# [Set task]
Copy exactly the lines from the one containing "const platform = new THREE.Group();" through the one containing "bpy.context.scene.collection.objects.link(empty)", both included, and nothing else.
------ Material provided ------
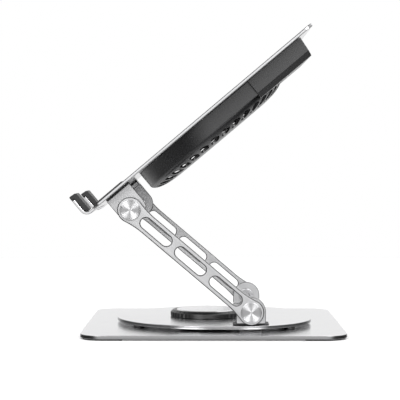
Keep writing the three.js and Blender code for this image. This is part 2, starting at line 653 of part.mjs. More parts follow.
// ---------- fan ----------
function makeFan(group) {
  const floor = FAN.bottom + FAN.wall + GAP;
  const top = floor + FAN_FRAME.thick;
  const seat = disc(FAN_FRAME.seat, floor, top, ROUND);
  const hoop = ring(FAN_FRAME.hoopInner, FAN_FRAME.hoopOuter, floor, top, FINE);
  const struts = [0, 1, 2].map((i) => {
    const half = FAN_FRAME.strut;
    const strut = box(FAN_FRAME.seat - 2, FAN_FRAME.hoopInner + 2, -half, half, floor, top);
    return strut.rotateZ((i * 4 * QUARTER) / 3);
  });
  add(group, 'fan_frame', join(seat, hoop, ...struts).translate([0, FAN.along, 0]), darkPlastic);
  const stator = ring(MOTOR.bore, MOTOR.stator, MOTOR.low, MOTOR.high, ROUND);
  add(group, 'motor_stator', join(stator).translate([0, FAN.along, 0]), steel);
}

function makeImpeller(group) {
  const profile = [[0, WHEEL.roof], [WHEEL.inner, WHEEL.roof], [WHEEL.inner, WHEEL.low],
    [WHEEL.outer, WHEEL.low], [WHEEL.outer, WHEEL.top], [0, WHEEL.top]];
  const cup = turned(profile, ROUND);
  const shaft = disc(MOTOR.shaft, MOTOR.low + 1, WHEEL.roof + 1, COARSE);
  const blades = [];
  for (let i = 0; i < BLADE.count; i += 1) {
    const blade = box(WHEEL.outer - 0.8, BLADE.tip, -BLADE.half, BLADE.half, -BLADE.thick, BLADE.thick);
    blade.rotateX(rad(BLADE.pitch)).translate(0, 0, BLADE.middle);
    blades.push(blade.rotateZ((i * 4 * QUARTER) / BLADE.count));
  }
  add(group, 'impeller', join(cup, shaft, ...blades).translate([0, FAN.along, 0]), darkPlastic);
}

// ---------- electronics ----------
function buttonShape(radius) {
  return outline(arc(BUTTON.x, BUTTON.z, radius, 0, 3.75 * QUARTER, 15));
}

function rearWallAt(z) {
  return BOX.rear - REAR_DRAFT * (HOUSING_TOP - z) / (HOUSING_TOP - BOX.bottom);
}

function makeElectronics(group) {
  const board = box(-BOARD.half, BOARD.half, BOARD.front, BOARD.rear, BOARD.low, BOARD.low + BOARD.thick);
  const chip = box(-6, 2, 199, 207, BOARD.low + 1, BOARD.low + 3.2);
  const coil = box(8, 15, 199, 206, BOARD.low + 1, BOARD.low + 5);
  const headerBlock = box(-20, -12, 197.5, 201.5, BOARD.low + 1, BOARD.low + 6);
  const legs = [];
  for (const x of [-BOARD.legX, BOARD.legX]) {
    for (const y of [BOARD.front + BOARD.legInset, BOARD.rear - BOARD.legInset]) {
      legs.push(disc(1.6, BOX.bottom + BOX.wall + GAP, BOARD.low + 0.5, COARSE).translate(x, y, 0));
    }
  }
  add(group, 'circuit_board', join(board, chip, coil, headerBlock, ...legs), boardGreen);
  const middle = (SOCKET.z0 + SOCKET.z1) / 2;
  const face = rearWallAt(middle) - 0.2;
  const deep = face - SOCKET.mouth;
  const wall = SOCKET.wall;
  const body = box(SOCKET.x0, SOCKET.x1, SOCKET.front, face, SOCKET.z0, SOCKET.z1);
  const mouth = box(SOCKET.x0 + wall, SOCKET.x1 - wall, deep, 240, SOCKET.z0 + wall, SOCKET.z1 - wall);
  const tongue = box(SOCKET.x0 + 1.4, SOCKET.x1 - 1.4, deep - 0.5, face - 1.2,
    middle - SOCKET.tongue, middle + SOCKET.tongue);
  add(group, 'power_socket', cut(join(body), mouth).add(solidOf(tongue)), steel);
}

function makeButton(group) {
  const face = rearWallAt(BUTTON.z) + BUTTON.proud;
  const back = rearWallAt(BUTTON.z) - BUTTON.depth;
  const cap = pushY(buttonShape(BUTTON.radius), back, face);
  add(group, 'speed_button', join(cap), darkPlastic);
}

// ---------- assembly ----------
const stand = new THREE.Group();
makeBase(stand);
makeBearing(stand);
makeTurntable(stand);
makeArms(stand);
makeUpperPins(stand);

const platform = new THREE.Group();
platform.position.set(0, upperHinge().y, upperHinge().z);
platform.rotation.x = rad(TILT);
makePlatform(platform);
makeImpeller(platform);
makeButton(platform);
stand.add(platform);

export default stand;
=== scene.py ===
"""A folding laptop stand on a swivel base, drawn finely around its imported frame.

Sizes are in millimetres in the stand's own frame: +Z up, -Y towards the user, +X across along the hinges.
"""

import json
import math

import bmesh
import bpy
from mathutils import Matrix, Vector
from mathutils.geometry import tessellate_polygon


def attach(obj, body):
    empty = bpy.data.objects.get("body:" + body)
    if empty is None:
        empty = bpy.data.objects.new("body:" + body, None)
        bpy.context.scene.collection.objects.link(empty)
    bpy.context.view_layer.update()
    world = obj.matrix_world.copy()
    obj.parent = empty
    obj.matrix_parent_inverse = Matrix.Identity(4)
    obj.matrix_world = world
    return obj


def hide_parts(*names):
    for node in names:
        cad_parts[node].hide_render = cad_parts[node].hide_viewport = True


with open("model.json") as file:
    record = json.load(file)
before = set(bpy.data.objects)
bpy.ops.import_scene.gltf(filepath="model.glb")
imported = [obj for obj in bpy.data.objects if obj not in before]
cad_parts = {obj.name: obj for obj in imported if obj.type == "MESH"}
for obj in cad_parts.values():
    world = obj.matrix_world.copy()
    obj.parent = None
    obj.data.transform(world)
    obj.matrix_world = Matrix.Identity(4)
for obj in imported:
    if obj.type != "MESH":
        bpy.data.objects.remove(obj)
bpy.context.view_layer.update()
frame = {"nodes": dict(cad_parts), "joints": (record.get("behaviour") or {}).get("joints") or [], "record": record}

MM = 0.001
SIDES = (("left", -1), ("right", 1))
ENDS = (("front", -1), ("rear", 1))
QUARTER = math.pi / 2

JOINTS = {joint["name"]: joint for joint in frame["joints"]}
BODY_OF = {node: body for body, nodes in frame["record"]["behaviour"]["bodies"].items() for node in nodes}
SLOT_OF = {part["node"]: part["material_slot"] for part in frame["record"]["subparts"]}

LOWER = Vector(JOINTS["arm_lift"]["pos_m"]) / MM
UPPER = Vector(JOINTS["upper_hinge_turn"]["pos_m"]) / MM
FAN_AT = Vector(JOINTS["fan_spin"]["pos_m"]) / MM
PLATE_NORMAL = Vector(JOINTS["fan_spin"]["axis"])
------
# [Reply to the exercise]
const platform = new THREE.Group();
platform.position.set(0, upperHinge().y, upperHinge().z);
platform.rotation.x = rad(TILT);
makePlatform(platform);
makeImpeller(platform);
makeButton(platform);
stand.add(platform);

export default stand;
=== scene.py ===
"""A folding laptop stand on a swivel base, drawn finely around its imported frame.

Sizes are in millimetres in the stand's own frame: +Z up, -Y towards the user, +X across along the hinges.
"""

import json
import math

import bmesh
import bpy
from mathutils import Matrix, Vector
from mathutils.geometry import tessellate_polygon


def attach(obj, body):
    empty = bpy.data.objects.get("body:" + body)
    if empty is None:
        empty = bpy.data.objects.new("body:" + body, None)
        bpy.context.scene.collection.objects.link(empty)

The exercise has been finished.